* Start Entries shown *

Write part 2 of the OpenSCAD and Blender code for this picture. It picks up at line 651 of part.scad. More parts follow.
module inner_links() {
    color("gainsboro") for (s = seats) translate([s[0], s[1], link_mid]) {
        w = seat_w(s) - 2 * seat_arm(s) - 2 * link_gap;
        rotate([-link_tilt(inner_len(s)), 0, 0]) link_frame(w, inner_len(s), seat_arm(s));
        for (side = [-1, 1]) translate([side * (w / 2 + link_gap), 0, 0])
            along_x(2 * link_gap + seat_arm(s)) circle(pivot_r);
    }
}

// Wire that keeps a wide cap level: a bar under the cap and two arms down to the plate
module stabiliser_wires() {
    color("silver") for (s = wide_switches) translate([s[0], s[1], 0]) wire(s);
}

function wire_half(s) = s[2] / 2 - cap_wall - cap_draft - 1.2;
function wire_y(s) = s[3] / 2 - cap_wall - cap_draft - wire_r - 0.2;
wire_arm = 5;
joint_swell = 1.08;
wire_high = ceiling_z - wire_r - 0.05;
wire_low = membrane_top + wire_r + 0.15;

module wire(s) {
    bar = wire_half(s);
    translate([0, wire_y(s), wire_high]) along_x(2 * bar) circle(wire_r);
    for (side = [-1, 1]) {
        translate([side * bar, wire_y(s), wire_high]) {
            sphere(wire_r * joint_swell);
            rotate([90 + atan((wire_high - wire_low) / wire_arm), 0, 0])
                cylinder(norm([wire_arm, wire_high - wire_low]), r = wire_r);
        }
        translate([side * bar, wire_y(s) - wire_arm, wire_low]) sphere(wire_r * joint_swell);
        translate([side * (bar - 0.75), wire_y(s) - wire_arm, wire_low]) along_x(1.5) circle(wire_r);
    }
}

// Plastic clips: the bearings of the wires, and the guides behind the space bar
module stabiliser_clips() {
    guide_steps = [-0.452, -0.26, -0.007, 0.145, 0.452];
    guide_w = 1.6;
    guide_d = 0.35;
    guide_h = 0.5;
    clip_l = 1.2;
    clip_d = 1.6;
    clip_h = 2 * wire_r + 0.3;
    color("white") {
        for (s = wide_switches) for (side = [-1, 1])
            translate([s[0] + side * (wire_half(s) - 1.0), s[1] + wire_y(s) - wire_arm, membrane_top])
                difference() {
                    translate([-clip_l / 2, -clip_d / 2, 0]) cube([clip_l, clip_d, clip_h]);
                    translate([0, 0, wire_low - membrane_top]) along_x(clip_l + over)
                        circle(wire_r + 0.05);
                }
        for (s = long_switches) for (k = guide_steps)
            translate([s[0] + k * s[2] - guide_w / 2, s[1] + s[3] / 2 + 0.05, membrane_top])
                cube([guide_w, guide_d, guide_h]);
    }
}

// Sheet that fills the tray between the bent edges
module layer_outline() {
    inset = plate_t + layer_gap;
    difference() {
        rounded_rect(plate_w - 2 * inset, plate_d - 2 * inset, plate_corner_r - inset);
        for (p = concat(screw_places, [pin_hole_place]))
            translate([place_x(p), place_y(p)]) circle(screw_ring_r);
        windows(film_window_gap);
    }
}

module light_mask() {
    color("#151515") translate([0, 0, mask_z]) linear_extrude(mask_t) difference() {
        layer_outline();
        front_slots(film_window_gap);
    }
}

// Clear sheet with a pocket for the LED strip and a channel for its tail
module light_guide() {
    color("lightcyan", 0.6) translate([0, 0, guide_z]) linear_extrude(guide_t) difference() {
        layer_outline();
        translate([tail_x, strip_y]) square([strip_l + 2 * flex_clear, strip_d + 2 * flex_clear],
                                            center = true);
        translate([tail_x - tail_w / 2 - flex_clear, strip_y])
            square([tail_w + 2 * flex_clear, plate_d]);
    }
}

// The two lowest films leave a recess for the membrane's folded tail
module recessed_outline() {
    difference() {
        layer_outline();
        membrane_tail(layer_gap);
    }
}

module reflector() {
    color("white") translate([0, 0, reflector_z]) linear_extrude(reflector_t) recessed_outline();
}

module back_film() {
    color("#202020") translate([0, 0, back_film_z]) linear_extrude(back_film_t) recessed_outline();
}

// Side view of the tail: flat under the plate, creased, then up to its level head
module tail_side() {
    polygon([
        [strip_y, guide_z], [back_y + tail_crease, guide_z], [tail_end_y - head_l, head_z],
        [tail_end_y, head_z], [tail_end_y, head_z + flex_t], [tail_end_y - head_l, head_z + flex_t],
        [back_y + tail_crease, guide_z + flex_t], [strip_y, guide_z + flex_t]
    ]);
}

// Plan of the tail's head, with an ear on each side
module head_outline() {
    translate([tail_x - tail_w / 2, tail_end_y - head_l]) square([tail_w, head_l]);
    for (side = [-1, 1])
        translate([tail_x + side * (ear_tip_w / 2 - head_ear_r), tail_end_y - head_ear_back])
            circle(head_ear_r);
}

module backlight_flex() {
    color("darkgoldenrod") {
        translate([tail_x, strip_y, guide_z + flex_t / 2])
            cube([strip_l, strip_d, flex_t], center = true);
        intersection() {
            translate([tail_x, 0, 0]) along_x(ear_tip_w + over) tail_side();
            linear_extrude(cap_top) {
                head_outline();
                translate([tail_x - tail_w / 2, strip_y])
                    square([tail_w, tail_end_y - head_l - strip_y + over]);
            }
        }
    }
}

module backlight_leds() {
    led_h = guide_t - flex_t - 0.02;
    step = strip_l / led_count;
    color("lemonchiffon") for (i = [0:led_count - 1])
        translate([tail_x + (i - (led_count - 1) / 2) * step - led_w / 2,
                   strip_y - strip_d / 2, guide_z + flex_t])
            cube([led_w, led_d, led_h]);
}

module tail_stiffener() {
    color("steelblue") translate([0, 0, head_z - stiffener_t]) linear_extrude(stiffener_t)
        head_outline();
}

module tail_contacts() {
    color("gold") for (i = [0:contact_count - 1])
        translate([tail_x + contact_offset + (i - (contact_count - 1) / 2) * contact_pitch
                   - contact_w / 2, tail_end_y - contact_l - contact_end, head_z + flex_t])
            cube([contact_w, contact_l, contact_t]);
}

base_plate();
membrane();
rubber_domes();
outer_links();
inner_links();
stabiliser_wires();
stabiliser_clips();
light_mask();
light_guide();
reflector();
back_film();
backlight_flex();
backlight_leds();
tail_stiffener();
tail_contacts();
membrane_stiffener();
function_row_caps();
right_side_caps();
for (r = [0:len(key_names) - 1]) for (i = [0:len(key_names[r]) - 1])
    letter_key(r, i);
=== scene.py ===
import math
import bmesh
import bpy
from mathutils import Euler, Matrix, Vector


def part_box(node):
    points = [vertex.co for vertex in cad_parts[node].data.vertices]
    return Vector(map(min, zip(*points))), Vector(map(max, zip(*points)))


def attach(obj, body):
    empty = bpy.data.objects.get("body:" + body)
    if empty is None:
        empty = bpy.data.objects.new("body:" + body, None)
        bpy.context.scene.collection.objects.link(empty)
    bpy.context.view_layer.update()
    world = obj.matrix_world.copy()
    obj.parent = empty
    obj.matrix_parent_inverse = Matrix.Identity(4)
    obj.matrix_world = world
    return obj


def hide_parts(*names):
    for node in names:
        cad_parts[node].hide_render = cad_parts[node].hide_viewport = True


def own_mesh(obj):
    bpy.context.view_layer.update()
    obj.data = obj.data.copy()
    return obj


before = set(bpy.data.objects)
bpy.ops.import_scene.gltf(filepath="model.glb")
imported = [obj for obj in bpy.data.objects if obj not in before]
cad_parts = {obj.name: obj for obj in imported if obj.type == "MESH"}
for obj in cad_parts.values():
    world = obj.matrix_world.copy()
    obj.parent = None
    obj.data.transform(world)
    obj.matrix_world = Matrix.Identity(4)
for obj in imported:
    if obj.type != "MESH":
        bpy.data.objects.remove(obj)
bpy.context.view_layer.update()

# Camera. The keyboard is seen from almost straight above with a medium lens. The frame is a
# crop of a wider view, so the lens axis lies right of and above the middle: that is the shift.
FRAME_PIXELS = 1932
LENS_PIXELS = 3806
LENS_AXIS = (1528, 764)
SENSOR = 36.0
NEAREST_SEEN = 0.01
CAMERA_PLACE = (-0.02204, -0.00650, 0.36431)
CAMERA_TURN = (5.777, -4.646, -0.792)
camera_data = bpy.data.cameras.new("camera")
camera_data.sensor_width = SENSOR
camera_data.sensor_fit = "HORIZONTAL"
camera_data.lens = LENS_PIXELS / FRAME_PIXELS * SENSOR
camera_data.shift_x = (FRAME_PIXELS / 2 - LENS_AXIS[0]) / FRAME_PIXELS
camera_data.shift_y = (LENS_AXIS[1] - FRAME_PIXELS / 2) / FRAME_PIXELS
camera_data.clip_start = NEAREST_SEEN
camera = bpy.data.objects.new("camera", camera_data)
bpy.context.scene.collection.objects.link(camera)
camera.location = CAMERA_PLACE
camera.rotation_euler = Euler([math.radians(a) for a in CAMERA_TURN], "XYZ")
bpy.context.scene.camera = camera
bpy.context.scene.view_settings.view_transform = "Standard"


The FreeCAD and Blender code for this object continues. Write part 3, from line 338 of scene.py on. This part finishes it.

* End Entries shown *

__Exercise__
Gather all lines from the listing above in which "Identity" occurs.

__Output of the task__
    obj.matrix_parent_inverse = Matrix.Identity(4)
    obj.matrix_world = Matrix.Identity(4)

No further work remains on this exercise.